100 lb. Club - Am I OVERDOING it??
05-17-2004, 11:38 PM
My husband thinks I am over doing it with the amount of exercise I am doing :yikes: . I have been walking 5 miles everyday and now I have added some gym time also. I am losing between 2 and 3 pounds a week. I feel great!! The exercise helps with stress and greatly improves my mood and for the most part I feel totally energized. What do you all think???
Edit: I don't want you all to think he is a bad guy. He is wonderful. He is just worried that I am taking the exercise to far. Thanks for listening you all.
05-17-2004, 11:55 PM
Tammy, first of all, your husband MUST be a pretty great guy to have landed -- and kept -- a sweetheart like you! Also, if you say he's great, then I completely believe you!
As for your exercise, I think it sounds great. And if you felt happy and healthy doing more, then I'd say that sounded great too. It sounds like maybe he's just going through a period of adjustment to your new activities and way of spending your time, and maybe he just needs to see not only how much you enjoy it and how good it makes you feel, but also that it's not just a phase, but a new habit in your life that will continue past the weight loss and into maintenance. Maybe you could do some of it together once in a while so that he could see you enjoying it while it's happening? Just a thought. :)
05-18-2004, 03:59 AM
Congrats on your new exercise regime....sounds fantastic.
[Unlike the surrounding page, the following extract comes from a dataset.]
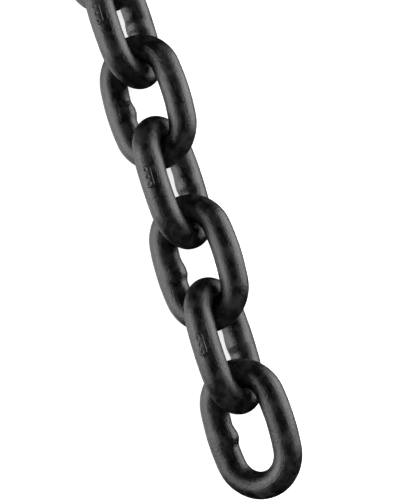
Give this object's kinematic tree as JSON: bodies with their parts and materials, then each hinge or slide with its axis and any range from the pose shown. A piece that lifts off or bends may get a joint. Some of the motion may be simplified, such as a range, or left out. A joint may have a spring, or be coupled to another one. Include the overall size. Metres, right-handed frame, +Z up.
{
  "type": "short link chain",
  "caption": "Straight run of short link lifting chain: stout welded oval links of round bar, each threaded through the next, lying leaned to alternate sides.",
  "frame": {"origin": "on the floor under the middle of the chain", "axes": "+X along the chain towards the link that hangs free in the picture, +Z up from the floor the links rest on"},
  "size_m": [1.0508, 0.0436, 0.0433],
  "materials": {
    "black_lacquer": "thin black lacquer over the dark scale of heat treated forged steel, satin, faintly mottled"
  },
  "bodies": {
    "link_01": {"link_01": "black_lacquer"},
    "link_02": {"link_02": "black_lacquer"},
    "link_03": {"link_03": "black_lacquer"},
    "link_04": {"link_04": "black_lacquer"},
    "link_05": {"link_05": "black_lacquer"},
    "link_06": {"link_06": "black_lacquer"},
    "link_07": {"link_07": "black_lacquer"},
    "link_08": {"link_08": "black_lacquer"},
    "link_09": {"link_09": "black_lacquer"},
    "link_10": {"link_10": "black_lacquer"},
    "link_11": {"link_11": "black_lacquer"},
    "link_12": {"link_12": "black_lacquer"},
    "link_13": {"link_13": "black_lacquer"},
    "link_14": {"link_14": "black_lacquer"},
    "link_15": {"link_15": "black_lacquer"},
    "link_16": {"link_16": "black_lacquer"},
    "link_17": {"link_17": "black_lacquer"},
    "link_18": {"link_18": "black_lacquer"},
    "link_19": {"link_19": "black_lacquer"},
    "link_20": {"link_20": "black_lacquer"},
    "link_21": {"link_21": "black_lacquer"}
  },
  "joints": [
    {"name": "swing_01_02", "type": "hinge", "parent": "link_01", "child": "link_02", "pos_m": [-0.45331, 0, 0.02177], "axis": [0, 0.7071, 0.7071], "range_deg": [-110, 110]},
    {"name": "swing_02_03", "type": "hinge", "parent": "link_02", "child": "link_03", "pos_m": [-0.40473, 0, 0.02177], "axis": [0, -0.7071, 0.7071], "range_deg": [-110, 110]},
    {"name": "swing_03_04", "type": "hinge", "parent": "link_03", "child": "link_04", "pos_m": [-0.35615, 0, 0.02177], "axis": [0, -0.7071, -0.7071], "range_deg": [-110, 110]},
    {"name": "swing_04_05", "type": "hinge", "parent": "link_04", "child": "link_05", "pos_m": [-0.30757, 0, 0.02177], "axis": [0, 0.7071, -0.7071], "range_deg": [-110, 110]},
    {"name": "swing_05_06", "type": "hinge", "parent": "link_05", "child": "link_06", "pos_m": [-0.25899, 0, 0.02177], "axis": [0, 0.7071, 0.7071], "range_deg": [-110, 110]},
    {"name": "swing_06_07", "type": "hinge", "parent": "link_06", "child": "link_07", "pos_m": [-0.21041, 0, 0.02177], "axis": [0, -0.7071, 0.7071], "range_deg": [-110, 110]},
    {"name": "swing_07_08", "type": "hinge", "parent": "link_07", "child": "link_08", "pos_m": [-0.16182, 0, 0.02177], "axis": [0, -0.7071, -0.7071], "range_deg": [-110, 110]},
    {"name": "swing_08_09", "type": "hinge", "parent": "link_08", "child": "link_09", "pos_m": [-0.11324, 0, 0.02177], "axis": [0, 0.7071, -0.7071], "range_deg": [-110, 110]},
    {"name": "swing_09_10", "type": "hinge", "parent": "link_09", "child": "link_10", "pos_m": [-0.06466, 0, 0.02177], "axis": [0, 0.7071, 0.7071], "range_deg": [-110, 110]},
    {"name": "swing_10_11", "type": "hinge", "parent": "link_10", "child": "link_11", "pos_m": [-0.01608, 0, 0.02177], "axis": [0, -0.7071, 0.7071], "range_deg": [-110, 110]},
    {"name": "swing_11_12", "type": "hinge", "parent": "link_11", "child": "link_12", "pos_m": [0.0325, 0, 0.02177], "axis": [0, -0.7071, -0.7071], "range_deg": [-110, 110]},
    {"name": "swing_12_13", "type": "hinge", "parent": "link_12", "child": "link_13", "pos_m": [0.08108, 0, 0.02177], "axis": [0, 0.7071, -0.7071], "range_deg": [-110, 110]},
    {"name": "swing_13_14", "type": "hinge", "parent": "link_13", "child": "link_14", "pos_m": [0.12966, 0, 0.02177], "axis": [0, 0.7071, 0.7071], "range_deg": [-110, 110]},
    {"name": "swing_14_15", "type": "hinge", "parent": "link_14", "child": "link_15", "pos_m": [0.17824, 0, 0.02177], "axis": [0, -0.7071, 0.7071], "range_deg": [-110, 110]},
    {"name": "swing_15_16", "type": "hinge", "parent": "link_15", "child": "link_16", "pos_m": [0.22682, 0, 0.02177], "axis": [0, -0.7071, -0.7071], "range_deg": [-110, 110]},
    {"name": "swing_16_17", "type": "hinge", "parent": "link_16", "child": "link_17", "pos_m": [0.27541, 0, 0.02177], "axis": [0, 0.7071, -0.7071], "range_deg": [-110, 110]},
    {"name": "swing_17_18", "type": "hinge", "parent": "link_17", "child": "link_18", "pos_m": [0.32399, 0, 0.02177], "axis": [0, 0.7071, 0.7071], "range_deg": [-110, 110]},
    {"name": "swing_18_19", "type": "hinge", "parent": "link_18", "child": "link_19", "pos_m": [0.37257, 0, 0.02177], "axis": [0, -0.7071, 0.7071], "range_deg": [-110, 110]},
    {"name": "swing_19_20", "type": "hinge", "parent": "link_19", "child": "link_20", "pos_m": [0.42115, 0, 0.02177], "axis": [0, -0.7071, -0.7071], "range_deg": [-110, 110]},
    {"name": "swing_20_21", "type": "hinge", "parent": "link_20", "child": "link_21", "pos_m": [0.46973, 0, 0.02177], "axis": [0, 0.7071, -0.7071], "range_deg": [-110, 110]}
  ]
}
Me, I am a great believer in listening to your body. If you feel great, and are enjoying it, certainly doesn't sound like too much to me. Last week, I seriously increased my exercise regime....and on reflection I knew it was too much.....my body was aching all the time......
So stick with it, girl!
05-18-2004, 08:23 AM
Tammy- I think its awesome. My husband too sometimes feels like I am not spending enough time with him because I like to either be at the gym or using the treadmill. We used to just sit around and watch TV all the time together but now that I am trying to be more healthy, I think he feels a little envious of the devotion given to shaping up! Hey, I think in the long run our hubbys will be real happy that we are healthy but until then you have to expect an adjustment to change. I say if you feel great then keep going! You are doing a wonderful job!
05-18-2004, 11:47 AM
Tammy! I think it's great!
Just a couple of questions for you.... how do you have the time to commit yourself to this? wow!! Do you take anyone on the walk with you ie. dog or child? or mp3 player? do you live in a climate that you will be able to walk all year? if not, what will you do in the winter.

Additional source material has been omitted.